So let me here's a few lines from an editorial this morning on the National Review, which talks about the inflation aspects of the aspect of this.
The inflation of college costs is a genuine concern, and one that is of especially intense interest to the federal government, which thanks to the Obama administration made itself into a monopolist in the student loan business.
But Senator Warren here proposes to put out a fire with gasoline, i.e.
to mitigate the effects of inflation by dumping money on the problem.
In inflation-adjusted terms, government spending on higher education has never been higher.
It has climbed by nearly $2,000 per student since 2001.
As the Foundation for Economic Education points out, Pell Grant spending alone rose 72% in the few short years from 2008 to 2013.
Tuition and other expenses have risen right along with the spending.
And then, you know, it goes on from there.
So, if you want to get control over tuition inflation, as the point the National Review is making,
is you gotta turn off the spigot.
You can't, you're making the problem worse by just dumping money onto a problem
that has a lot to do with inflation.
So that's the financial part of it.
Second, there are a lot of people, a lot of working class people,
who chose not to go to college, who accepted a life of lower income
because they couldn't afford it.
And they knew they couldn't afford it, and they didn't want to take on the debt.
And that, that, that seemed like a prudent and wise decision that a lot of people in the working class made.
I can't afford it.
I'm not going to buy it.
So what you're now saying to them is that their prudent and wise decision to not buy something they couldn't afford was actually foolish.
They are suckers yet again, uh, because they should have just went ahead and bought it because they wouldn't have to pay for it anyway.
They could have gone and not paid, is what you're telling them.
They made that sacrifice for nothing.
Student Loan Forgiveness is a plan that helps the upper class and screws the middle and lower classes where most non-college grads reside.
So just think about it.
This is a plan to bail out people who are, you know, sometimes making $150,000, $180,000 a year,
while those making $60,000 or $50,000 or $40,000 a year are still going to be stuck with all of
their debts, house, car, credit card, whatever.
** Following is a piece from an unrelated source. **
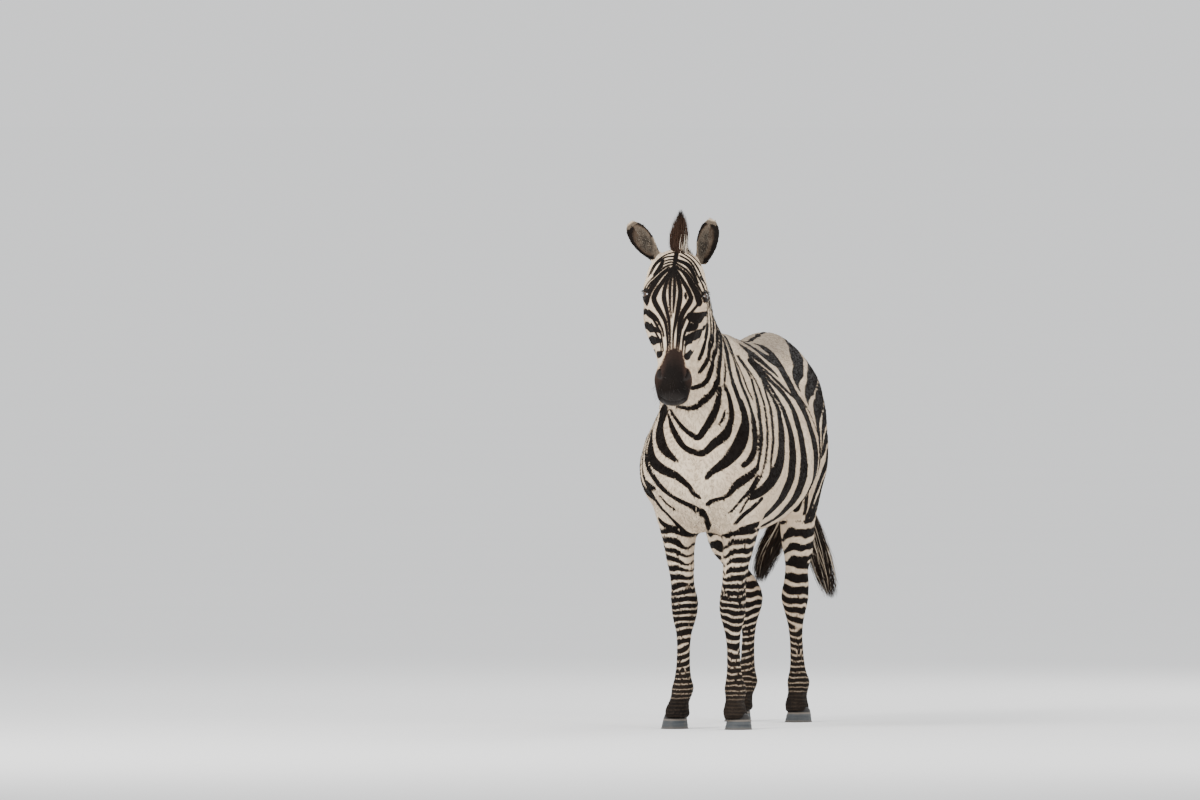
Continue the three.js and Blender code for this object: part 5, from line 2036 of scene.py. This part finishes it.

So it's completely absurd.
This is basically, uh, this is, you know, student loan forgiveness is essentially welfare for the upper class because that's where most college grads are.
They're going to be middle, you know, upper middle class to upper class.
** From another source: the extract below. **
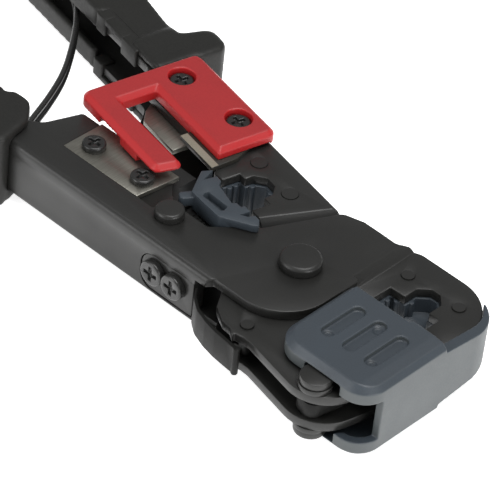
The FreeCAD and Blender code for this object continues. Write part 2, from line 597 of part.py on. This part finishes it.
def upper_grip():
    sleeve = prism([(HANDLE_END - 2.0, LEVER_LIP, 4.0), (GRIP_END, LEVER_LIP, 1.5), (GRIP_END, 18.0),
                    (HANDLE_END - 2.0, 18.0, 4.0)], -SLEEVE_Z, SLEEVE_Z)
    neck = prism([(GRIP_END - 1, LEVER_REST + 0.4), (-66.0, LEVER_REST + 0.4), (-66.0, 17.2, 1.0),
                  (-72.0, 17.0, 4.0), (GRIP_END - 1, 18.0)], -SLEEVE_Z, SLEEVE_Z)
    flange = prism([(-69.0, LEVER_LIP), (-59.0, LEVER_LIP, 1.0), (-59.0, 16.2), (-58.3, 16.4),
                    (-58.4, 23.3, 2.6), (-65.2, 23.4, 2.2), (-67.0, 16.5, 1.0),
                    (-69.0, 16.5)], -GRIP_Z, GRIP_Z)
    hollows = [disc(x, 18.0 + 59.0, 60.0, -20, 20) for x in (-100.0, -138.0)]
    body = cut(fused([sleeve, neck, flange]), hollows)
    tools = [block(HANDLE_END, -50, LEVER_REST, BACK_OUT, -OUTER_TOP, OUTER_TOP),
             block(GRIP_END - 1, -50, LEVER_LIP, BACK_OUT, -OUTER_TOP, OUTER_TOP),
             block(HANDLE_END, -50, 0, LEVER_REST + 0.1, -GRIP_SLOT, GRIP_SLOT)]
    return opened(cut(body, tools))


# ---------------------------------------------------------------- return spring

SPRING_ROUTE = [(-62.5, -12.6), (-63.8, -8.4), (-66.8, -2.1), (-71.1, 7.8), (-78.2, 18.3), (-86.4, 27.6),
                (-94.5, 33.2)]


def spring_arc(before, at, after):
    """Arc as large as its two runs allow."""
    turn = (at - before).getAngle(after - at)
    shorter = min((at - before).Length, (after - at).Length)
    return corner(before, at, after, 0.45 * shorter / math.tan(turn / 2))


def handle_spring():
    """Hairpin of wire: two strands side by side, joined by a cross piece inside the lever grip."""
    route = [VEC(x, y, 0) for x, y in SPRING_ROUTE]
    edges = []
    last = route[0]
    for i in range(1, len(route) - 1):
        start, middle, end = spring_arc(route[i - 1], route[i], route[i + 1])
        edges.append(Part.LineSegment(last, start).toShape())
        edges.append(Part.Arc(start, middle, end).toShape())
        last = end
    edges.append(Part.LineSegment(last, route[-1]).toShape())
    path = Part.Wire(edges)
    section = Part.Wire([Part.makeCircle(WIRE_R, route[0], route[1] - route[0])])
    strand = path.makePipeShell([section], True, False)
    strands = [strand.translated(VEC(0, 0, side * WIRE_Z)) for side in (-1, 1)]
    end = route[-1] - (route[-1] - route[-2]).normalize() * WIRE_R
    joining = disc(end.x, end.y, WIRE_R * 0.8, -WIRE_Z, WIRE_Z)
    return strands[0].fuse(joining).fuse(strands[1])


PIECES = [frame_channel, main_rivet, nest_8p, nest_8p_rivets, jaw_cover, cutter_blade, cutter_screws,
          plug_guide, guide_pin, die_6p, leaf_base, leaf_screws, leaf_lip, leaf_pawl, lower_grip,
          lever_channel, nest_6p, nest_6p_rivets, strip_blade_upper, strip_blade_lower, blade_guard,
          guard_screws, jaw_pin, jaw_pin_rings, die_8p, lever_rivet, upper_grip, handle_spring]

os.makedirs("parts", exist_ok=True)
for piece in PIECES:
    write(piece.__name__, piece())
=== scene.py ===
"""Looks for the modular plug crimping tool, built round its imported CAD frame."""

import json
import math

import bmesh
import bpy
from mathutils import Matrix, Vector


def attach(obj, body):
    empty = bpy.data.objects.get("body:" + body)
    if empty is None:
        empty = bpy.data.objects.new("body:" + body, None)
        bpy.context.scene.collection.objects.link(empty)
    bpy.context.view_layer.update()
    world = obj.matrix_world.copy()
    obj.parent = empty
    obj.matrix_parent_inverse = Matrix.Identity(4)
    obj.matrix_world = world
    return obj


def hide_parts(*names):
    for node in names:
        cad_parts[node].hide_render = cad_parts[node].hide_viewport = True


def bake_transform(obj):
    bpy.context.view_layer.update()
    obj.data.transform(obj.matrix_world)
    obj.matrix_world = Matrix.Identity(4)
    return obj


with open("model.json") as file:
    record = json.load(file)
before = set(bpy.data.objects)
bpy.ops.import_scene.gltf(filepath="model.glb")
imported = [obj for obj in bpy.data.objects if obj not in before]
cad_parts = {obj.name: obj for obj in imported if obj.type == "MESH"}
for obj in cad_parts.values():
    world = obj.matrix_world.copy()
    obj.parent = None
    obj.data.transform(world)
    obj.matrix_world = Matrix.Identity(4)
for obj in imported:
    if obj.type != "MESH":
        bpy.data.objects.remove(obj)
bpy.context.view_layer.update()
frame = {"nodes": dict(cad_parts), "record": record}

MM = 0.001
MIDDLE = 8.2 * MM           # height of the tool's middle plane
OPEN = math.radians(12.4)   # how far the lever stands open at rest
GUARD_SCREWS = [(-53.3, 8.6), (-37.6, 11.2)]
GUARD_TOP = 9.5
WELL_RADIUS = 3.2           # takes in the rim of a guard screw's well


# ---------------------------------------------------------------- node helpers

def new_material(name):
    mat = bpy.data.materials.new(name)
    mat.use_nodes = True
    tree = mat.node_tree
    return mat, tree, tree.nodes["Principled BSDF"]


def add(tree, kind, **values):
    """A node with its inputs set by name; a linked input is given as a socket."""
    node = tree.nodes.new(kind)
    for key, value in values.items():
        if hasattr(node, key) and not isinstance(value, bpy.types.NodeSocket):
            setattr(node, key, value)
            continue
        socket = node.inputs[key.replace("_", " ")]
        if isinstance(value, bpy.types.NodeSocket):
            tree.links.new(value, socket)
        else:
            socket.default_value = value
    return node


def ramp(tree, source, stops):
    """Colour ramp between two (place, colour) stops."""
    node = tree.nodes.new("ShaderNodeValToRGB")
    tree.links.new(source, node.inputs[0])
    for element, (place, color) in zip(node.color_ramp.elements, stops):
        element.position = place
        element.color = color + (1.0,)
    return node.outputs[0]


def grey(value):
    return (value, value, value)


ROUGH_SWING = 0.08          # how far roughness moves to each side of its middle
GRAIN_SHARE = 0.45          # share of the fine grain in the colour mix; broad patches are the rest
PATCH_SCALE = 90.0          # broad patches per metre
BUMP_HEIGHT = 0.00005       # metres


def speckled(name, dark, light, roughness, grain_mm, bump, metallic=0.0, stretch=(1, 1, 1), specular=0.5):
    """Two close colours mixed by fine grain over broad patches, with matching roughness and bump."""
    mat, tree, shader = new_material(name)
    place = add(tree, "ShaderNodeTexCoord").outputs["Object"]
    scaled = add(tree, "ShaderNodeMapping", Vector=place, Scale=stretch).outputs[0]
    grain = add(tree, "ShaderNodeTexNoise", Vector=scaled, Scale=1000.0 / grain_mm, Detail=4.0, Roughness=0.6)
    patch = add(tree, "ShaderNodeTexNoise", Vector=place, Scale=PATCH_SCALE, Detail=3.0, Roughness=0.55)
    both = add(tree, "ShaderNodeMath", operation="MULTIPLY_ADD")
    tree.links.new(grain.outputs[0], both.inputs[0])
    both.inputs[1].default_value = GRAIN_SHARE
    scaled_patch = add(tree, "ShaderNodeMath", operation="MULTIPLY")
    tree.links.new(patch.outputs[0], scaled_patch.inputs[0])
    scaled_patch.inputs[1].default_value = 1.0 - GRAIN_SHARE
    tree.links.new(scaled_patch.outputs[0], both.inputs[2])
    tree.links.new(ramp(tree, both.outputs[0], [(0.36, dark), (0.64, light)]), shader.inputs["Base Color"])
    low, high = roughness - ROUGH_SWING, roughness + ROUGH_SWING
    tree.links.new(ramp(tree, both.outputs[0], [(0.35, grey(high)), (0.65, grey(low))]),
                   shader.inputs["Roughness"])
    shader.inputs["Metallic"].default_value = metallic
    shader.inputs["Specular IOR Level"].default_value = specular
    bumped = add(tree, "ShaderNodeBump", Strength=bump, Distance=BUMP_HEIGHT)
    tree.links.new(grain.outputs[0], bumped.inputs["Height"])
    tree.links.new(bumped.outputs[0], shader.inputs["Normal"])
    return mat


def painted_side_light(mat, color, low, high):
    """Paints light on side faces: color, a lighter tone standing in for the light and reflections the sides
    catch, fades to the material's own as the normal's z goes from low to high.
    """
    tree = mat.node_tree
    shader = tree.nodes["Principled BSDF"]
    own_color = shader.inputs["Base Color"].links[0].from_socket
    normal = add(tree, "ShaderNodeNewGeometry").outputs["Normal"]
    upward = add(tree, "ShaderNodeSeparateXYZ", Vector=normal).outputs["Z"]
    mixed = add(tree, "ShaderNodeMixRGB", Color1=color + (1.0,), Color2=own_color)
    tree.links.new(ramp(tree, upward, [(low, grey(0.0)), (high, grey(1.0))]), mixed.inputs["Fac"])
    tree.links.new(mixed.outputs[0], shader.inputs["Base Color"])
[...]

Um, whereas the millions of people who did go to college oftentimes are lower middle to lower class.
And so this is a plan that helps those people on the upper echelon while doing nothing for the people who are below them.
Third problem.
What about all the people who went to college and paid their debts?
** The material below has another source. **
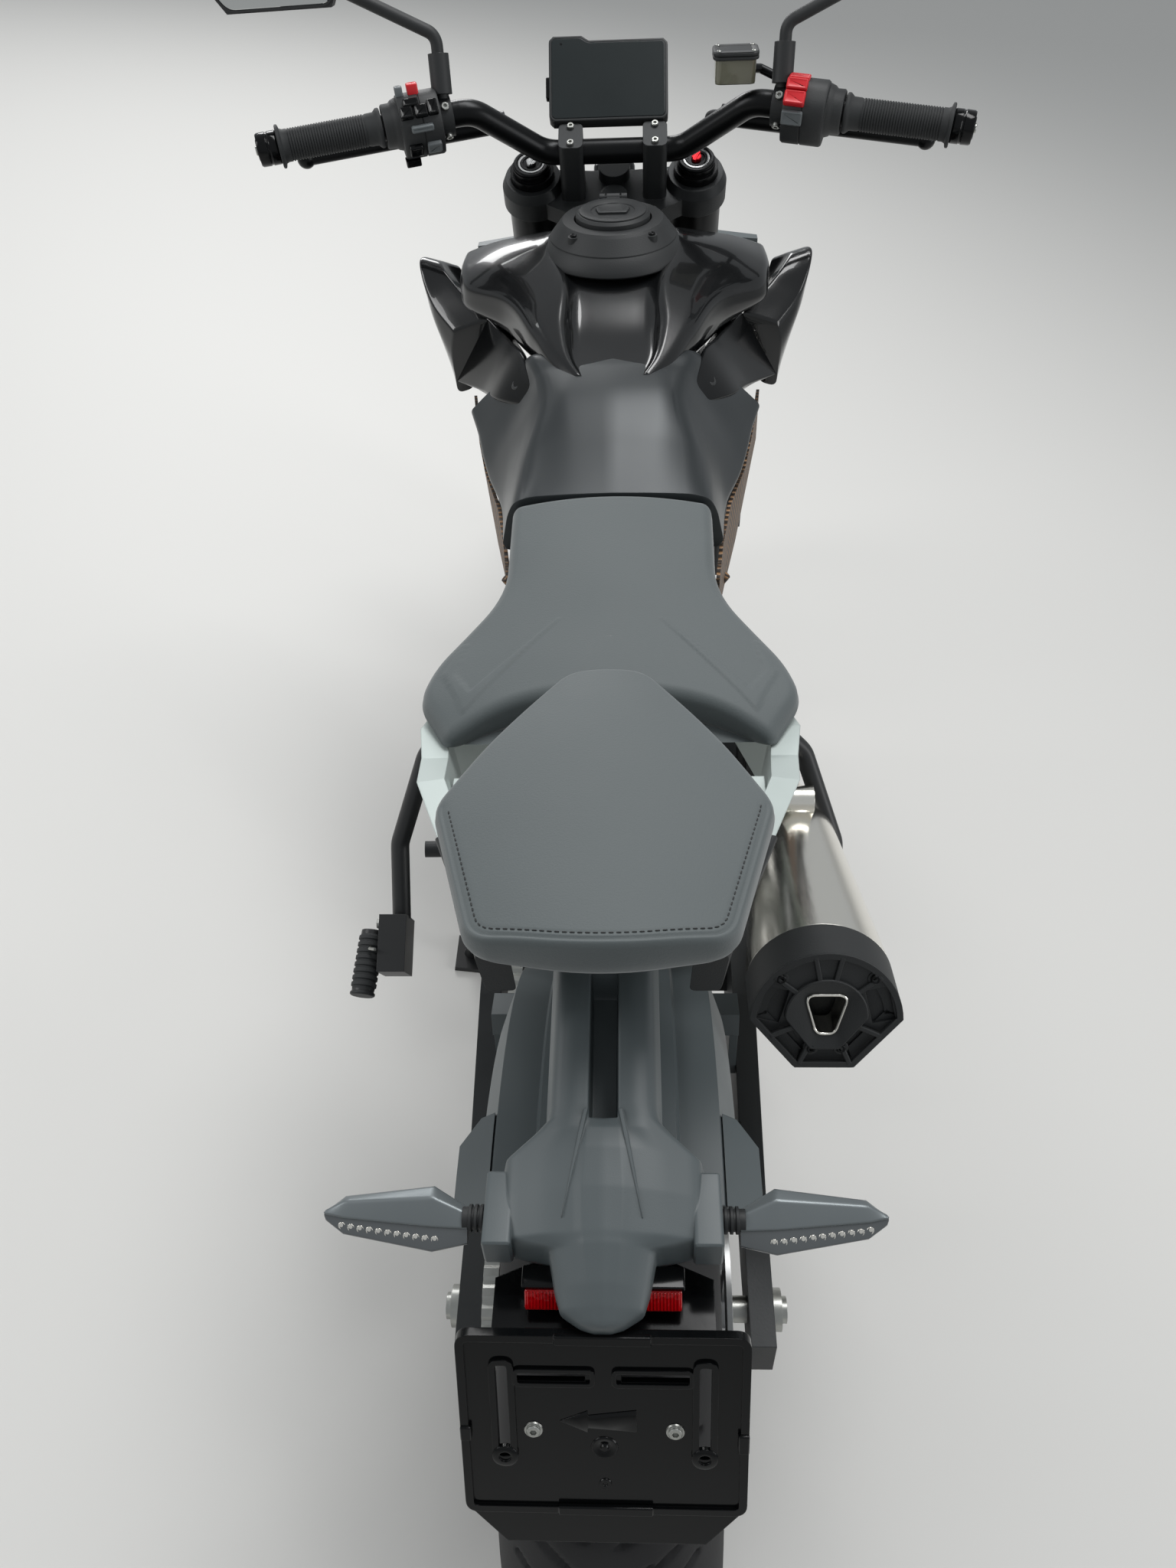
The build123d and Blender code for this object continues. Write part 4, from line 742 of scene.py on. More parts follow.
def cutAway(piece, place, axis, local):  # drop what lies beyond a plane, and close the cut
    shape = bmesh.new()
    shape.from_mesh(piece.data)
    toMesh = piece.matrix_world.inverted()
    origin = toMesh @ (local @ Vector(place))
    normal = toMesh.to_3x3() @ (local.to_3x3().normalized() @ Vector(axis))
    geometry = shape.verts[:] + shape.edges[:] + shape.faces[:]
    result = bmesh.ops.bisect_plane(shape, geom=geometry, plane_co=origin, plane_no=normal, clear_outer=True)
    rim = [item for item in result["geom_cut"] if isinstance(item, bmesh.types.BMEdge)]
    bmesh.ops.holes_fill(shape, edges=rim)
    shape.to_mesh(piece.data)
    shape.free()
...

Okay, what about the person who has just paid the last dime on their $100,000 debt, and made all those sacrifices along the way, and had to work very hard to pay it off, and they did it.
And now they're going to turn around and see that everyone else's debt is just wiped clean anyway.
Is that not an injustice?
Is that not grossly unfair?
Are you going to refund them?
I mean, how can you possibly say... Think about the sacrifices that these... There are many people that are going to be in this situation who are just on the verge of paying off their loans.
Think about all the sacrifices they had to make.
Think about how their life has been affected by this.
And now you're going to just wipe everyone else's clean after they... Do they get a refund is the question.
Um, how is it, you know, equality under the law is supposed to be guaranteed.
How is it equality under the law to give this massive unearned bonus to a certain segment of the population while everyone else is out of luck?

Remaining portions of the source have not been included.